Short answer: Prepare with purpose. Identify the outcomes you want from the interview, align three to five stories that demonstrate those outcomes, and practice a short, targeted pitch that connects your experience to the company’s needs. Combine that with practical logistics and a follow-up strategy so your competence is obvious and memorable.
This post explains exactly how to go into a job interview step by step: what to prepare days in advance, how to structure answers and stories, how to manage body language and tone, how to handle salary and relocation questions, and how to follow up so you move from interview to offer. The frameworks are rooted in career development best practices and include practical tools for globally mobile professionals who need to consider visas, relocation packages, and cross-cultural interview dynamics. The main message: a job interview is a structured conversation you can shape — with preparation, narrative control, and strategic follow-up you can create clear momentum toward the role you want.

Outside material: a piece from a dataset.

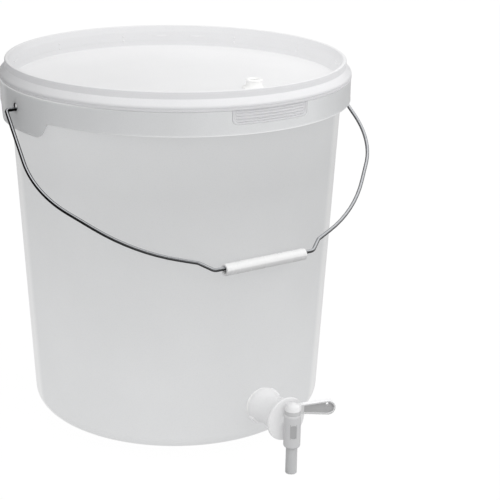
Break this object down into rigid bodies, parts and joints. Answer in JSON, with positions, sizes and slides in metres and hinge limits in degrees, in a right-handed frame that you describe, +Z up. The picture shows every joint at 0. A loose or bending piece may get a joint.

Why Preparation Wins: The Logic Behind Confident Interviewing
Preparation is not rehearsal for perfection; it’s building a reliable system you can use under stress. Interviews test three things: competence (can you do the role?), fit (will you work well with the team and culture?), and potential (can you grow into greater responsibility?). When you prepare deliberately, you move the conversation from vague impressions to specific evidence.
Competence is shown by relevant examples, outcomes, and technical readiness. Fit is conveyed through tone, questions, and alignment with company values. Potential is demonstrated by your learning rhythm: how you articulate past development and planned next steps. Preparing in these three zones reduces anxiety because you can anticipate how to steer most lines of questioning into areas where you have strong stories.
Preparation also reduces bias risk. Employers often rely on shorthand cues when they are unsure; a clear, consistent narrative and visible evidence (work samples, metrics, testimonials) make it easier for interviewers to evaluate you objectively.
Getting the Foundation Right: What To Do Before the Interview
Preparation should start as soon as you accept the interview. Use this period to build clarity about the role, assemble evidence, and rehearse a few core messages until they feel natural.
Research The Role And The Company — With Intent
Research is not a shallow scan of the homepage. It is mapping the employer’s priorities and showing how you will solve them. Start by parsing the job description into three categories: essential skills, preferred skills, and culture signals (keywords like “collaboration,” “fast-paced,” “customer-centric”). Translate each item into an evidence requirement: what story, example, or data point proves you have that skill?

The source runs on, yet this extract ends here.